§ Given material:
* begin *

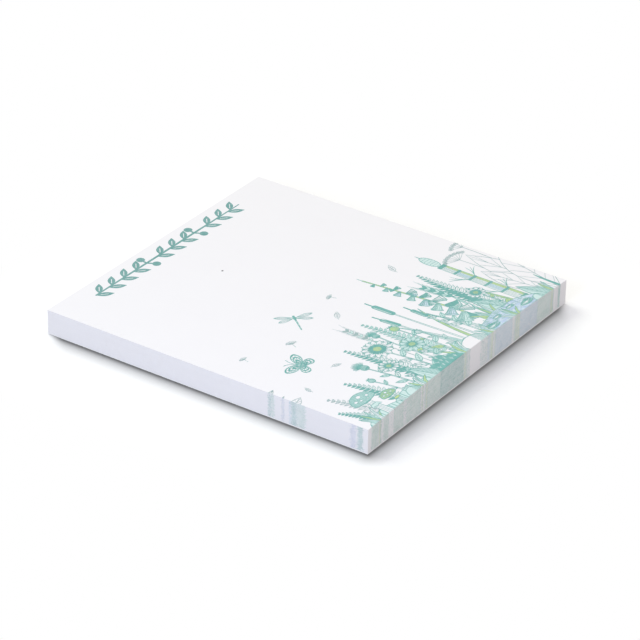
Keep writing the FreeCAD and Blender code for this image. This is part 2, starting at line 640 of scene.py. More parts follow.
def thistle(pen, centre, size, tilt):
    """A thistle head: a scaly bulb under a tuft of fine lines."""
    place = placer(tilt, centre, size)
    bulb = place(ellipse((0, 0), 0.52, 0.5, count=22))
    for slope in (48, -48):
        pen.hatch(bulb, tilt + slope, 0.26, 0.09)
    pen.fill(place(ellipse((0.0, -0.30), 0.40, 0.20)), "teal", FINE_ROW)
    pen.shape(bulb, 0.14, "pale")
    for k in range(23):
        direction = 28 + 124 * k / 22
        length = 1.45 + pen.between(-0.12, 0.14)
        start = polar(direction) * (0.36, 0.1) + (0.0, 0.30)
        pen.line(place([start, polar(direction, length) * (0.82, 1.0)]), 0.10, (1.0, 0.4))
    crown = [ellipse((0, 0.3), 0.36, 0.1, 0, 180, 360, 8), ellipse((0, 0.18), 0.95, 0.95, 0, 38, 142, 12)]
    pen.solid(place(np.concatenate(crown)), "pale", ROW)


def pod(pen, centre, size, tilt, fill=None):
    """A round seed capsule with a flat crown."""
    place = placer(tilt, centre, size)
    crown = [(-0.52, 0.62), (-0.36, 0.86), (-0.18, 0.70), (0.0, 0.90), (0.18, 0.70), (0.36, 0.86)]
    pen.solid(place(crown + [(0.52, 0.62), (0.0, 0.48)]), "teal", FINE_ROW)
    for k in range(-2, 3):
        pen.line(place(bezier((k * 0.08, -0.55), (k * 0.32, 0.0), (k * 0.10, 0.55), count=8)), 0.08)
    body = ((0, 0), 0.56, 0.58, 0, -90)
    shade = np.concatenate([ellipse(*body, 90, 12), bezier((0, 0.58), (0.22, 0.0), (0, -0.58), count=6)])
    pen.hatch(place(shade), tilt + 20, 0.28)
    pen.shape(place(ellipse(*body, 270, 24)), 0.13, fill)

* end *

§ Aim: Give the listing again, word for word.

§ Task answer:
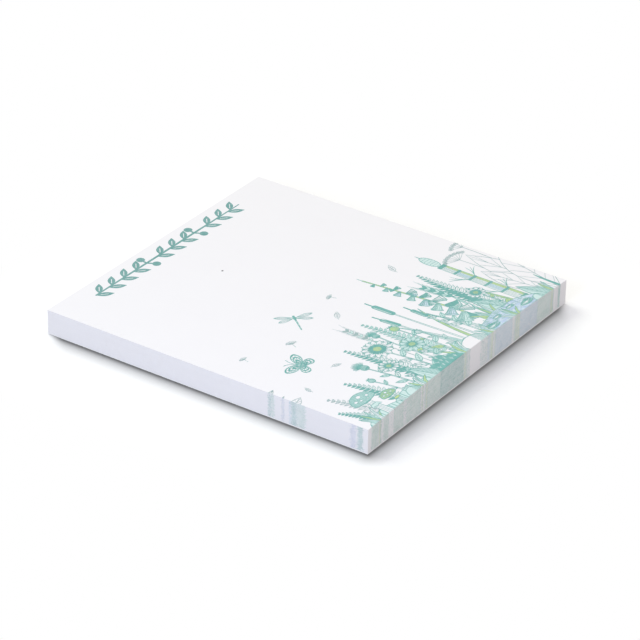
Keep writing the FreeCAD and Blender code for this image. This is part 2, starting at line 640 of scene.py. More parts follow.
def thistle(pen, centre, size, tilt):
    """A thistle head: a scaly bulb under a tuft of fine lines."""
    place = placer(tilt, centre, size)
    bulb = place(ellipse((0, 0), 0.52, 0.5, count=22))
    for slope in (48, -48):
        pen.hatch(bulb, tilt + slope, 0.26, 0.09)
    pen.fill(place(ellipse((0.0, -0.30), 0.40, 0.20)), "teal", FINE_ROW)
    pen.shape(bulb, 0.14, "pale")
    for k in range(23):
        direction = 28 + 124 * k / 22
        length = 1.45 + pen.between(-0.12, 0.14)
        start = polar(direction) * (0.36, 0.1) + (0.0, 0.30)
        pen.line(place([start, polar(direction, length) * (0.82, 1.0)]), 0.10, (1.0, 0.4))
    crown = [ellipse((0, 0.3), 0.36, 0.1, 0, 180, 360, 8), ellipse((0, 0.18), 0.95, 0.95, 0, 38, 142, 12)]
    pen.solid(place(np.concatenate(crown)), "pale", ROW)


def pod(pen, centre, size, tilt, fill=None):
    """A round seed capsule with a flat crown."""
    place = placer(tilt, centre, size)
    crown = [(-0.52, 0.62), (-0.36, 0.86), (-0.18, 0.70), (0.0, 0.90), (0.18, 0.70), (0.36, 0.86)]
    pen.solid(place(crown + [(0.52, 0.62), (0.0, 0.48)]), "teal", FINE_ROW)
    for k in range(-2, 3):
        pen.line(place(bezier((k * 0.08, -0.55), (k * 0.32, 0.0), (k * 0.10, 0.55), count=8)), 0.08)
    body = ((0, 0), 0.56, 0.58, 0, -90)
    shade = np.concatenate([ellipse(*body, 90, 12), bezier((0, 0.58), (0.22, 0.0), (0, -0.58), count=6)])
    pen.hatch(place(shade), tilt + 20, 0.28)
    pen.shape(place(ellipse(*body, 270, 24)), 0.13, fill)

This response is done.